What are the watermarks?

The above quotes raise the question: How large are the "watermark" memory reservations on my system? Answer: on a "small" system, the default zone watermarks might be as high as 3% of memory. This is due to the calculation of the "min" watermark. On larger systems the watermarks will be a smaller proportion, approaching 0.3% of memory.

So if the question is about a system with more than 10% free memory, the exact details of this watermark logic are not significant.

The watermarks for each individual "zone" are shown in /proc/zoneinfo, as documented in proc(5). An extract from my zoneinfo:

Node 0, zone    DMA32
  pages free     304988
        min      7250
        low      9062
        high     10874
        spanned  1044480
        present  888973
        managed  872457
        protection: (0, 0, 4424, 4424, 4424)
...
Node 0, zone   Normal
  pages free     11977
        min      9611
        low      12013
        high     14415
        spanned  1173504
        present  1173504
        managed  1134236
        protection: (0, 0, 0, 0, 0)

The current "watermarks" are min, low, and high. If a program ever asks for enough memory to reduce free below min, the program enters "direct reclaim". The program is made to wait while the kernel frees up memory.

We want to avoid direct reclaim if possible. So if free would dip below the low watermark, the kernel wakes kswapd. kswapd frees memory by swapping and/or dropping caches, until free is above high again.

Additional qualification: kswapd will also run to protect the full lowmem_reserve amount, for kernel lowmem and DMA usage. The default lowmem_reserve is about 1/256 of the first 4GiB of RAM (DMA32 zone), so it is usually around 16MiB.

Linux code commits

mm: scale kswapd watermarks in proportion to memory

[...]

watermark_scale_factor:

This factor controls the aggressiveness of kswapd. It defines the amount of memory left in a node/system before kswapd is woken up and how much memory needs to be free before kswapd goes back to sleep.

The unit is in fractions of 10,000. The default value of 10 means the distances between watermarks are 0.1% of the available memory in the node/system. The maximum value is 1000, or 10% of memory.

A high rate of threads entering direct reclaim (allocstall) or kswapd going to sleep prematurely (kswapd_low_wmark_hit_quickly) can indicate that the number of free pages kswapd maintains for latency reasons is too small for the allocation bursts occurring in the system. This knob can then be used to tune kswapd aggressiveness accordingly.

proc: meminfo: estimate available memory more conservatively

The MemAvailable item in /proc/meminfo is to give users a hint of how much memory is allocatable without causing swapping, so it excludes the zones' low watermarks as unavailable to userspace.

However, for a userspace allocation, kswapd will actually reclaim until the free pages hit a combination of the high watermark and the page allocator's lowmem protection that keeps a certain amount of DMA and DMA32 memory from userspace as well.

Subtract the full amount we know to be unavailable to userspace from the number of free pages when calculating MemAvailable.

Linux code

It is sometimes claimed that changing swappiness to 0 will effectively disable "opportunistic swapping". This provides an interesting avenue of investigation.
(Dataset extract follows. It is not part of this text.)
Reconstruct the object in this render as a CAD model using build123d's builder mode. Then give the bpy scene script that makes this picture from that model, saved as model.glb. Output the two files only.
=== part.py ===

If there is something called "opportunistic swapping", and it can be tuned by swappiness, then we could chase it down by finding all the call-chains that read vm_swappiness. Note we can reduce our search space by assuming CONFIG_MEMCG is not set (i.e. "memory cgroups" are disabled). The call chain goes:

shrink_node_memcg is commented "This is a basic per-node page freer. Used by both kswapd and direct reclaim". I.e. this function increases the number of free pages. It is not trying to duplicate pages to swap so they can be freed at a much later time. But even if we discount that:

The above chain is called from three different functions, shown below. As expected, we can divide the call-sites into direct reclaim v.s. kswapd. It would not make sense to perform "opportunistic swapping" in direct reclaim.

/*
 * This is the direct reclaim path, for page-allocating processes.  We only
 * try to reclaim pages from zones which will satisfy the caller's allocation
 * request.
 *
 * If a zone is deemed to be full of pinned pages then just give it a light
 * scan then give up on it.
 */
static void shrink_zones

 * kswapd shrinks a node of pages that are at or below the highest usable
 * zone that is currently unbalanced.
 *
 * Returns true if kswapd scanned at least the requested number of pages to
 * reclaim or if the lack of progress was due to pages under writeback.
 * This is used to determine if the scanning priority needs to be raised.
 */
static bool kswapd_shrink_node

 * For kswapd, balance_pgdat() will reclaim pages across a node from zones
 * that are eligible for use by the caller until at least one zone is
 * balanced.
 *
 * Returns the order kswapd finished reclaiming at.
 *
 * kswapd scans the zones in the highmem->normal->dma direction.  It skips
 * zones which have free_pages > high_wmark_pages(zone), but once a zone is
 * found to have free_pages <= high_wmark_pages(zone), any page in that zone
 * or lower is eligible for reclaim until at least one usable zone is
 * balanced.
 */
static int balance_pgdat

So, presumably the claim is that kswapd is woken up somehow, even when all memory allocations are being satisfied immediately from free memory. I looked through the uses of wake_up_interruptible(&pgdat->kswapd_wait), and I am not seeing any wakeups like this.